First the South African captain and then the centurion from the game’s first innings undone by impeccable skill of reverse swing, jagging one way and then the other. The ball to Du Plessis pitched a foot outside off, came back to smash off stump. And the one to de Kock pitched on middle, kept going with the angle until it came in at the last moment to castle the left-hander.
What Shami did on a spinning fifth day subcontinent wicket, Ashwin did its equivalent on a first day Australian seam-assisting pitch. For long the offie has been almost vilified for his away performances but his 3-35 at Melbourne in the second Test vs Australia is perhaps one of the best WTC bowling performances by any bowler – sheerly for its impact.
India was heading into the Test on the back of the humiliation of 36 at Adelaide and Australia, winning the toss to bat first would have fancied a mountain of runs against a seemingly fallen Indian side. Ashwin stepped up to take Matthew Wade, who was off to a flying start, followed it up with India’s resident destructor Smith’s wicket for nought and then removed captain Tim Paine.
Ashwin’s bowling saw Australia being dismissed for 195 and 200 in their two innings and India won the game by 8 wickets, en route to a historic series win.

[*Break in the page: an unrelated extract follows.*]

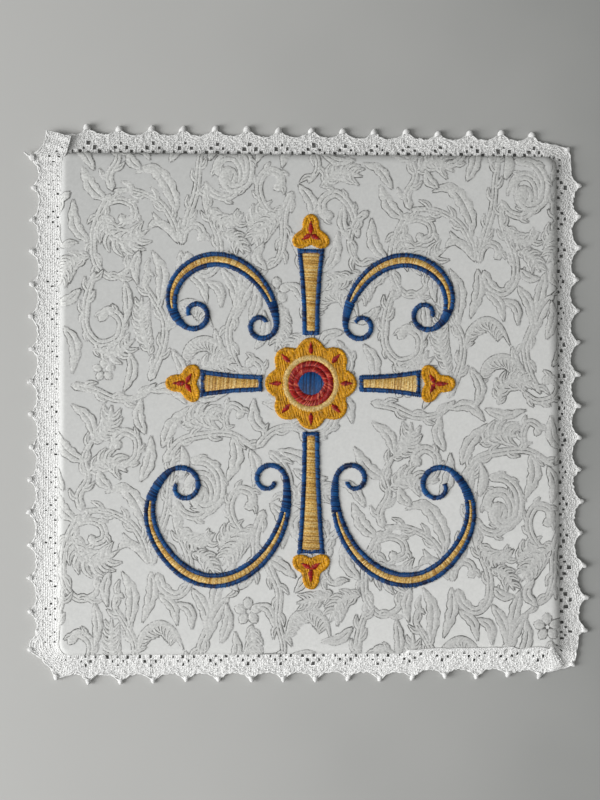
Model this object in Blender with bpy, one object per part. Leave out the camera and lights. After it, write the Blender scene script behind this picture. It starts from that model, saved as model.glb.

Best WTC bowling performance – pick your winner
All six deserves to be the best WTC bowling performance. For the cricket romantics, watching an Indian shine in West Indies carries unquantifiable nostalgic value. For those who value a human story, watching Siraj fight through personal loss and racist abuse to pick his maiden fifer would rank above any.
If one fancies an artfully valiant fight in a losing cause, Ashwin’s versus England would stand out; and if one loves to see an Indian dominate by bamboozlement, Axar would stand tall.
And for those who love to see a series of knockouts from a heavyweight boxer in unfancied circumstances showing off his skill for no other reason but because he can, Shami would win. And well, with Ashwin versus Australia, if one grew up in a certain generation watching Australia dominate all and sundry, this one would give them undeniable joy.